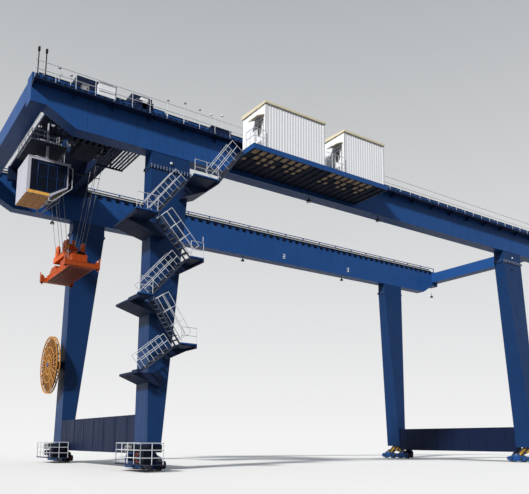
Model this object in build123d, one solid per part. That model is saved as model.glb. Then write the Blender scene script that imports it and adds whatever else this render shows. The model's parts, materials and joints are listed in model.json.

▬▬▬

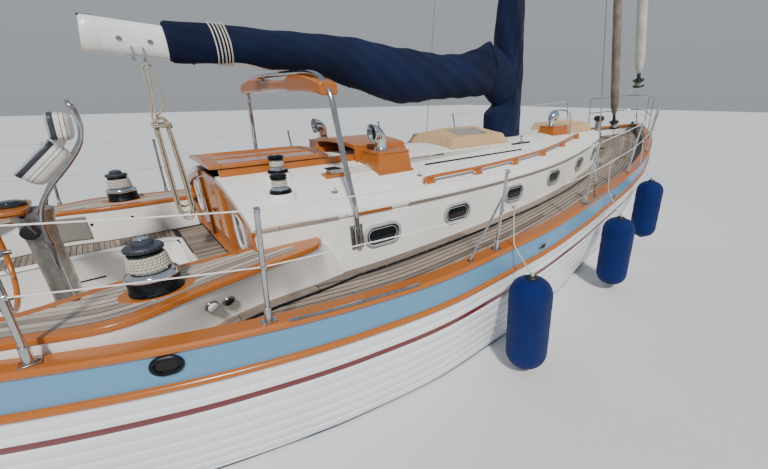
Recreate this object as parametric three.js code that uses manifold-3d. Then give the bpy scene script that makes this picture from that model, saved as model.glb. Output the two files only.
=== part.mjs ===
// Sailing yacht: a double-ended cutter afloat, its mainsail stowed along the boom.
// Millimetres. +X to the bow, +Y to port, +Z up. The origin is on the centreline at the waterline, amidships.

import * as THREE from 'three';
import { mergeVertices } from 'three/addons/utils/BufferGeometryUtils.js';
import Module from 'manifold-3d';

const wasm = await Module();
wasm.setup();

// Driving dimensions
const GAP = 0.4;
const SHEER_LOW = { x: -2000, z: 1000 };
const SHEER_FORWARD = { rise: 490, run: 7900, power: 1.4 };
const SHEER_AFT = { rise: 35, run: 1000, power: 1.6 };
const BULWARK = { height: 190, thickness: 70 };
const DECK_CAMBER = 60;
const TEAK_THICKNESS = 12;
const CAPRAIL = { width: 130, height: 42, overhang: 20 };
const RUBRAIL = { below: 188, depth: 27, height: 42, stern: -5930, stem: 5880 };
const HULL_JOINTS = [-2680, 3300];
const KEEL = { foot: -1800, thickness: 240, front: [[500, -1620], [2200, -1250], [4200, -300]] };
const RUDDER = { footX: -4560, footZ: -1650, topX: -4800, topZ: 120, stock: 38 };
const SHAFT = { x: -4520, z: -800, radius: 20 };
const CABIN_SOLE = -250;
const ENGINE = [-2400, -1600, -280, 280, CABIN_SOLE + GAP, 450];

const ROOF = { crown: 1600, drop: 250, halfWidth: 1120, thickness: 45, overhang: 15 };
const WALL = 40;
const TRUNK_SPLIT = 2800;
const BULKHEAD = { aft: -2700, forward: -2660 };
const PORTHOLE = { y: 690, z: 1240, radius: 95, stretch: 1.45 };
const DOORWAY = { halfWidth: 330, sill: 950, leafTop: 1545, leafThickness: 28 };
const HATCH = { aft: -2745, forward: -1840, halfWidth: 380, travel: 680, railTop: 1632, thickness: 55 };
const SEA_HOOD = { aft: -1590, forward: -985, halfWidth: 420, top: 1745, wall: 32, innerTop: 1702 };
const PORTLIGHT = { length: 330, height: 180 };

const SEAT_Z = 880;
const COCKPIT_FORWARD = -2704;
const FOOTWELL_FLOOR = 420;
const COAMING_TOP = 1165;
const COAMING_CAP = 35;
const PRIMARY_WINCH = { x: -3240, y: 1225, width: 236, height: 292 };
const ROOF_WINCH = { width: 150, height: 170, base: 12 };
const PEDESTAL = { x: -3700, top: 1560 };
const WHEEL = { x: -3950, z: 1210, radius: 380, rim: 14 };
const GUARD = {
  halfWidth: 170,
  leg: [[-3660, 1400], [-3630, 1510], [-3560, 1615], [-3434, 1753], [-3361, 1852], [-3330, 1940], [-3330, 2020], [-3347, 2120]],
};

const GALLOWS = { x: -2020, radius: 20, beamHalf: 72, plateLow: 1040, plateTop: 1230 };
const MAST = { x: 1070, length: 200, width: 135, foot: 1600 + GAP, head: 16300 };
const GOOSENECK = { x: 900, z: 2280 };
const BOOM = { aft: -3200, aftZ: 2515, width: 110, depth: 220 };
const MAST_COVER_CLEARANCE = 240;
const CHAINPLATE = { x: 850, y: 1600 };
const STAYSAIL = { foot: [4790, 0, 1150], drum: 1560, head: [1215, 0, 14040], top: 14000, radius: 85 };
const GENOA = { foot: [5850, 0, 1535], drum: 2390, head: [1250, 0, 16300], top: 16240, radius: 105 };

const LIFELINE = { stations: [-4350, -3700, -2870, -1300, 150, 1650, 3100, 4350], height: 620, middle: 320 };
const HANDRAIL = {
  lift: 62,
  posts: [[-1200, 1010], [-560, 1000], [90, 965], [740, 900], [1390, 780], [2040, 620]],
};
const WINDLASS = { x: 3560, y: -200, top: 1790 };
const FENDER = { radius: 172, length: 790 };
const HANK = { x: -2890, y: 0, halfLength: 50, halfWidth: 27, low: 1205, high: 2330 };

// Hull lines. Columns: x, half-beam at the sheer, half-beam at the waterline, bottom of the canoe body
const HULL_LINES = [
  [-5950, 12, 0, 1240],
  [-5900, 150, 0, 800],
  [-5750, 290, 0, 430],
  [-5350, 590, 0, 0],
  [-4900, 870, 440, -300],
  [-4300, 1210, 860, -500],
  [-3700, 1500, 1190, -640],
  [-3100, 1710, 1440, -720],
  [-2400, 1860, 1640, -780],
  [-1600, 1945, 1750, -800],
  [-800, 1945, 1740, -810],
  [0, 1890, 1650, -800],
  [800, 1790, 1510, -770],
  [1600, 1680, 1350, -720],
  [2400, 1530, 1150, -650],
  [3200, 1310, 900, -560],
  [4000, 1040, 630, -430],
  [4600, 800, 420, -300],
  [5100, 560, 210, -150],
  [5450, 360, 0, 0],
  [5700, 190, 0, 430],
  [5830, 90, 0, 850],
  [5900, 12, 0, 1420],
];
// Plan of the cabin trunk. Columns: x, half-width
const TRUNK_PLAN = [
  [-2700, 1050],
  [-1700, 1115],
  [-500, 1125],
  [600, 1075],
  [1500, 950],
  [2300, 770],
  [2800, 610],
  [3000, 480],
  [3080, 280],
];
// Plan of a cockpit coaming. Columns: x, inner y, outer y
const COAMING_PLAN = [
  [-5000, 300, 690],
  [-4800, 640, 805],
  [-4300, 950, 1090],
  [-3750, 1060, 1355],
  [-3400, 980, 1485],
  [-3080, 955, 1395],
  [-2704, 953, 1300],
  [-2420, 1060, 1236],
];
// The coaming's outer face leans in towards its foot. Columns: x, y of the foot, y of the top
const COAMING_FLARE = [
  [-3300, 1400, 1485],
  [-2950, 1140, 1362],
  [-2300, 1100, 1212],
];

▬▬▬

### TASK TO COMPLETE
Within the material above, transcribe exactly the lines that run from the line holding "Recreate this object" through the line holding "const ENGINE = [-2400, -1600, -280, 280, CABIN_SOLE".

### WRITTEN ANSWER
Recreate this object as parametric three.js code that uses manifold-3d. Then give the bpy scene script that makes this picture from that model, saved as model.glb. Output the two files only.
=== part.mjs ===
// Sailing yacht: a double-ended cutter afloat, its mainsail stowed along the boom.
// Millimetres. +X to the bow, +Y to port, +Z up. The origin is on the centreline at the waterline, amidships.

import * as THREE from 'three';
import { mergeVertices } from 'three/addons/utils/BufferGeometryUtils.js';
import Module from 'manifold-3d';

const wasm = await Module();
wasm.setup();

// Driving dimensions
const GAP = 0.4;
const SHEER_LOW = { x: -2000, z: 1000 };
const SHEER_FORWARD = { rise: 490, run: 7900, power: 1.4 };
const SHEER_AFT = { rise: 35, run: 1000, power: 1.6 };
const BULWARK = { height: 190, thickness: 70 };
const DECK_CAMBER = 60;
const TEAK_THICKNESS = 12;
const CAPRAIL = { width: 130, height: 42, overhang: 20 };
const RUBRAIL = { below: 188, depth: 27, height: 42, stern: -5930, stem: 5880 };
const HULL_JOINTS = [-2680, 3300];
const KEEL = { foot: -1800, thickness: 240, front: [[500, -1620], [2200, -1250], [4200, -300]] };
const RUDDER = { footX: -4560, footZ: -1650, topX: -4800, topZ: 120, stock: 38 };
const SHAFT = { x: -4520, z: -800, radius: 20 };
const CABIN_SOLE = -250;
const ENGINE = [-2400, -1600, -280, 280, CABIN_SOLE + GAP, 450];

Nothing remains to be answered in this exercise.